Satya tak begitu senang dengan solusi yang Sandi berikan. Mengingat kemarin Sabtu bagaimana Sandi melukai perasaan Rasi, sekarang berlagak memberi perhatian. Meski demikian, Satya akhirnya mengalah demi Rasi kemudian keluar kelas bersama Tari. Sandi yang berjalan di belakang memperhatikan Satya dan merasa bahwa sahabatnya itu bersikap tak seperti biasanya. Sandi lantas berlari menuruni tangga mendahului Satya dan Tari untuk segera menuju ke ruang Pramuka.

Satya menghela napasnya. Tari memperhatikan sejak tadi Satya tak banyak bicara, terutama saat ada Sandi. Terbesit sebuah kecurigaan barangkali ada masalah di antara Satya dan Sandi. Naluri perempuan biasanya memang lebih kuat. Terbukti bahwa Satya akhirnya angkat bicara sebelum Tari bertanya.

"Tar, lo pernah berantem sama Rasi? Sampai lo ngerasa canggung."

"Nggak pernah, deh. Soalnya Rasi gampang banget buat gue luluh. Kenapa? Lo berantem sama Sandi?"

Tari seolah paam situasinya, membuat Satya menunjukkan ekspresi wajah yang menjawab pertanyaan Tari.

"Waktu sahabat lo buat salah ke orang lain, harusnya ingetin dia kalau yang dia lakuin itu salah, kan? Tapi lo justru diem, takut persahabtan lo rusak karena kesalahpahaman."

"Gue ngerti, Sat. Lo peduli sama Rasi tapi lo nggak bisa berbuat apa-apa pas tau gimana perlakuan Sandi ke dia," ucap Tari seolah mengetahui isi pikiran Satya.

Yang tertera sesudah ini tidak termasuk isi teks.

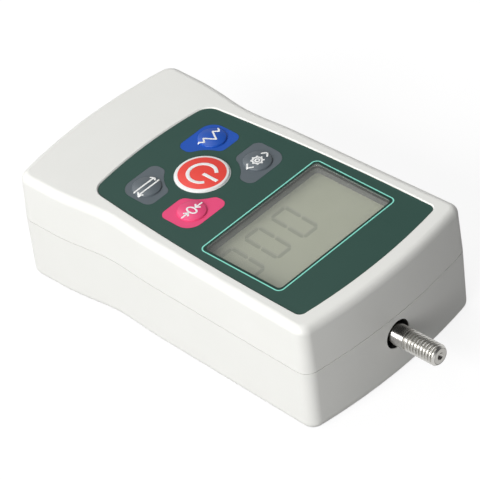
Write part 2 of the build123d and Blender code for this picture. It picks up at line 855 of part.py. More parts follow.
with BuildPart() as anchor_screws:
    with BuildSketch(level(anchor_head_sink)):
        with Locations(*anchor_screw_places):
            Circle(anchor_head_r)
            RegularPolygon(anchor_screw_r, hex_sides, mode=Mode.SUBTRACT)
    extrude(amount=anchor_head_height)
    with BuildSketch(level(anchor_head_sink + anchor_head_height / 2)):
        with Locations(*anchor_screw_places):
            Circle(anchor_screw_r)
    extrude(amount=anchor_screw_length)
export(anchor_screws.part, "anchor_screws")

# ---------------------------------------------------------------- battery and charging jack
with BuildPart() as battery_pack:
    with BuildSketch(level(battery_z)):
        with Locations((0, battery_mid_y)):
            RectangleRounded(battery_width, battery_length, battery_edge_r)
    extrude(amount=battery_height)
export(battery_pack.part, "battery_pack")

with BuildPart() as battery_tape:
    with BuildSketch(level(wall)):
        with Locations((0, battery_mid_y)):
            Rectangle(battery_width - 2 * tape_margin, battery_length - 2 * tape_margin)
    extrude(amount=tape_t)
export(battery_tape.part, "battery_tape")

with BuildPart() as charging_jack:
    with BuildSketch(level(jack_z - jack_height / 2)):
        with Locations((0, jack_front_y - jack_length / 2)):
            Rectangle(jack_width, jack_length)
    extrude(amount=jack_height)
    with BuildSketch(facing_front(0, jack_rear_y, jack_z)):
        Circle(jack_nose_r)
    extrude(amount=jack_nose_sink - wall - jack_gap)
    with BuildSketch(facing_front(0, rear_face_y + jack_nose_sink, jack_z)):
        Circle(jack_bore_r)
        Circle(jack_pin_r, mode=Mode.SUBTRACT)
    extrude(amount=jack_bore_depth, mode=Mode.SUBTRACT)
export(charging_jack.part, "charging_jack")


def lead(route, radius):
    """A round wire along straight runs joined by tangent arcs, as large as the runs allow."""
    points = [Vector(*point) for point in route]
    radii = []
    for before, corner, after in zip(points, points[1:], points[2:]):
        run_in, run_out = corner - before, after - corner
        half_turn = radians(run_in.get_angle(run_out)) / 2
        radii.append(bend_share * min(run_in.length, run_out.length) / tan(half_turn))
    with BuildPart() as wire:
        with BuildLine() as path:
            FilletPolyline(*points, radius=radii)
        with BuildSketch(Plane(origin=points[0], z_dir=points[1] - points[0])):
            Circle(radius)
        sweep(path=path.line)
    return wire.part


socket_z = board_z - socket_height / 2

with BuildPart() as battery_leads:
    for shift in (-lead_pitch / 2, lead_pitch / 2):
        x = battery_socket_x + shift
        back_y = battery_rear_y - lead_loop
        battery_route = [
            (x, battery_rear_y, battery_lead_z),
            (x, back_y, battery_lead_z),
            (x, back_y, socket_z),
            (x, socket_rear_y, socket_z),
        ]
        add(lead(battery_route, lead_r))
export(battery_leads.part, "battery_leads")

with BuildPart() as charging_leads:
    for shift in (-lead_pitch / 2, lead_pitch / 2):
        x = charge_socket_x + shift
        y = jack_front_y - jack_length / 2 + shift
        jack_route = [
            (-jack_width / 2, y, jack_z),
            (x, y, jack_z),
            (x, y, socket_z),
            (x, socket_rear_y, socket_z),
        ]
        add(lead(jack_route, lead_r))
export(charging_leads.part, "charging_leads")

with BuildPart() as cell_cable:
    cable_y = cell_socket_y + cable_loop
    cell_route = [
        (cell_width / 2, cable_y, load_z + cable_rise),
        (cell_socket_x, cable_y, load_z + cable_rise),
        (cell_socket_x, cable_y, socket_z),
        (cell_socket_x, cell_socket_y + socket_length / 2, socket_z),
    ]
    add(lead(cell_route, cable_r))
export(cell_cable.part, "cell_cable")

# ---------------------------------------------------------------- fasteners from the back
with BuildPart() as case_screws:
    with BuildSketch(level(case_seat_z - case_head_height)):
        with Locations(*case_boss_places):
            Circle(case_head_r)
            RegularPolygon(case_screw_r, hex_sides, mode=Mode.SUBTRACT)
    extrude(amount=case_head_height)
    with BuildSketch(level(case_seat_z - case_head_height / 2)):
        with Locations(*case_boss_places):
            Circle(case_screw_r)
    extrude(amount=case_screw_length)
export(case_screws.part, "case_screws")

with BuildPart() as stand_inserts:
    with BuildSketch(level(insert_sink)):
        with Locations(*stand_places):
            Circle(insert_r)
            Circle(insert_bore_r, mode=Mode.SUBTRACT)
    extrude(amount=insert_length - insert_sink)
export(stand_inserts.part, "stand_inserts")
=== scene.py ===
"""Looks of the hand-held force gauge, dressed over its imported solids: a finish for every piece, the
turned shaft and the thread of its stud, the marks on its keys, the figures of its display, and a
plain studio.

Lengths are written in millimetres and turned into metres where they are used.
"""

import json
from math import cos, radians, sin, tau

import bmesh
import bpy
from mathutils import Matrix, Vector
from mathutils.bvhtree import BVHTree


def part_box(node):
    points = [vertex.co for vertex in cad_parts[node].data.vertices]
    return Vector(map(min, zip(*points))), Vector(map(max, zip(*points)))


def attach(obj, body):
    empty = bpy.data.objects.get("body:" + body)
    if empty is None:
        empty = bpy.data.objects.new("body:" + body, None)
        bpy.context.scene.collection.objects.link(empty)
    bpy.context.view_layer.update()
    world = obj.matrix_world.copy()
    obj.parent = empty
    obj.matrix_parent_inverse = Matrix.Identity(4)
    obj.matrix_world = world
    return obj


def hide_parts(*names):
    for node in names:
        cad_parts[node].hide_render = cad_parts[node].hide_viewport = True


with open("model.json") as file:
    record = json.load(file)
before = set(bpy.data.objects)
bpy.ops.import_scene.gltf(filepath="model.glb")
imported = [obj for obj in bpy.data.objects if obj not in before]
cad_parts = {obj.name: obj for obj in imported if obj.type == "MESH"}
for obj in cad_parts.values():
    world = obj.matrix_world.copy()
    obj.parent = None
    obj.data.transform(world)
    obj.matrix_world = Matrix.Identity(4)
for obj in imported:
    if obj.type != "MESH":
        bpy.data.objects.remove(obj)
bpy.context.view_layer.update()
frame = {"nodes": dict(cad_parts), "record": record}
nodes = frame["nodes"]
slot_of = {part["node"]: part["material_slot"] for part in frame["record"]["subparts"]}
MM = 0.001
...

"Sat, kayaknya nggak ada orang yang sepeduli itu ke sahabatnya melebihi kepedulian lo ke Rasi. Gue aja sebagai sahabat Rasi kadang nggak bisa jadi seseorang yang sepenuhnya mengerti dia. Gue rasa, satu-satunya cara adalah ngebiarin Rasi ngerasain bahagia yang dia mau. Selama itu juga, kita sebagai orang-orang terdekat Rasi harus seneng kalau dia seneng. Kita nggak berhak ngelarang dia buat bahagia. Walaupun gue kadang kesel banget sama sikapnya Sandi."